Jakarta – Hubungan Australia dan Israel memanas setelah Perdana Menteri Israel, Benjamin Netanyahu, melontarkan kritik pedas terhadap Perdana Menteri Australia, Antony Albanese. Netanyahu menuding Albanese sebagai pengkhianat Israel dan pemimpin yang lemah karena rencana Australia untuk mengakui negara Palestina.
Menanggapi serangan tersebut, Menteri Dalam Negeri Australia, Tony Burke, balik mengecam Netanyahu. Burke menilai pernyataan Netanyahu mencerminkan seorang pemimpin yang sedang frustrasi.
"Kekuatan tidak bisa diukur dari seberapa banyak orang yang bisa diledakkan atau seberapa banyak anak yang dibiarkan kelaparan," tegas Burke. Ia menambahkan bahwa tindakan Israel justru mengisolasi diri dari dunia internasional, yang pada akhirnya merugikan kepentingan mereka sendiri.
Sebelumnya, relasi Australia dan Israel terjalin cukup erat. Australia bahkan menjadi rumah bagi banyak pengungsi Yahudi yang selamat dari peristiwa Holocaust pada era 1950-an. Kota Melbourne menjadi salah satu pusat populasi penyintas Holocaust terbesar di luar Israel.

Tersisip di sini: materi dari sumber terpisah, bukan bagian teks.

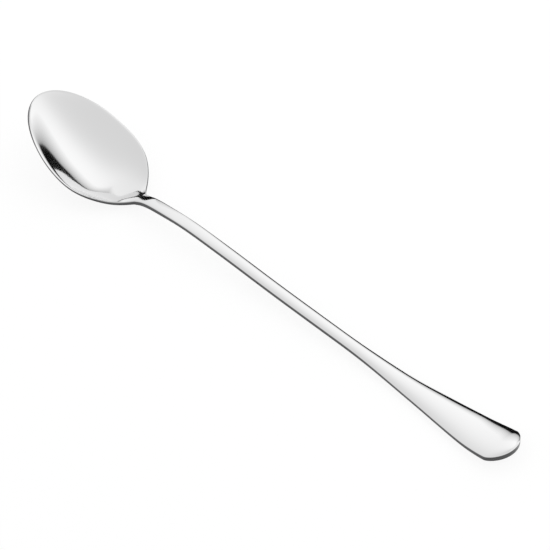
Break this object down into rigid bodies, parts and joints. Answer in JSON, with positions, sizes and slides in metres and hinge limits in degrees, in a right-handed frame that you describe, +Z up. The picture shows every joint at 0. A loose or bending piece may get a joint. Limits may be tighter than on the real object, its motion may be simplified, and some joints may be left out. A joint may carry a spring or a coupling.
{
  "type": "iced tea spoon",
  "caption": "Long-handled iced tea spoon pressed from polished stainless steel, with an egg-shaped bowl, a slender stem and a flared, rounded handle end.",
  "frame": {"origin": "on the table under the middle of the spoon's length, with the spoon at rest, bowl up", "axes": "+X from the bowl's tip to the handle's end, +Y across the spoon, +Z up out of the bowl"},
  "size_m": [0.1956, 0.0306, 0.0183],
  "materials": {
    "polished_steel": "mirror-polished stainless steel with faint polishing lines"
  },
  "bodies": {
    "root": {"bowl": "polished_steel", "handle": "polished_steel"}
  },
  "joints": []
}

Ketegangan meningkat setelah Netanyahu menuduh Albanese telah mengabaikan komunitas Yahudi Australia, meskipun tanpa memberikan alasan yang jelas. Netanyahu menyatakan Albanese akan dikenang sebagai politisi lemah yang mengkhianati Israel dan menelantarkan Yahudi Australia.
Komentar pedas Netanyahu merupakan respons atas pernyataan Albanese yang mengindikasikan Australia siap mengakui negara Palestina pada pertemuan Majelis Umum PBB mendatang. Pengakuan ini rencananya akan dilakukan bersama dengan negara-negara lain seperti Prancis, Inggris, dan Kanada.
Sebagai imbas dari pengumuman Albanese, Kementerian Luar Negeri Israel telah mencabut visa diplomat Australia untuk Otoritas Palestina (PA). Australia pun membalas dengan mencabut izin masuk dan melarang anggota parlemen Israel dari partai sayap kanan Religious Zionis, Simcha Rothman, selama tiga tahun karena dianggap berpotensi menyebarkan kebencian di Australia.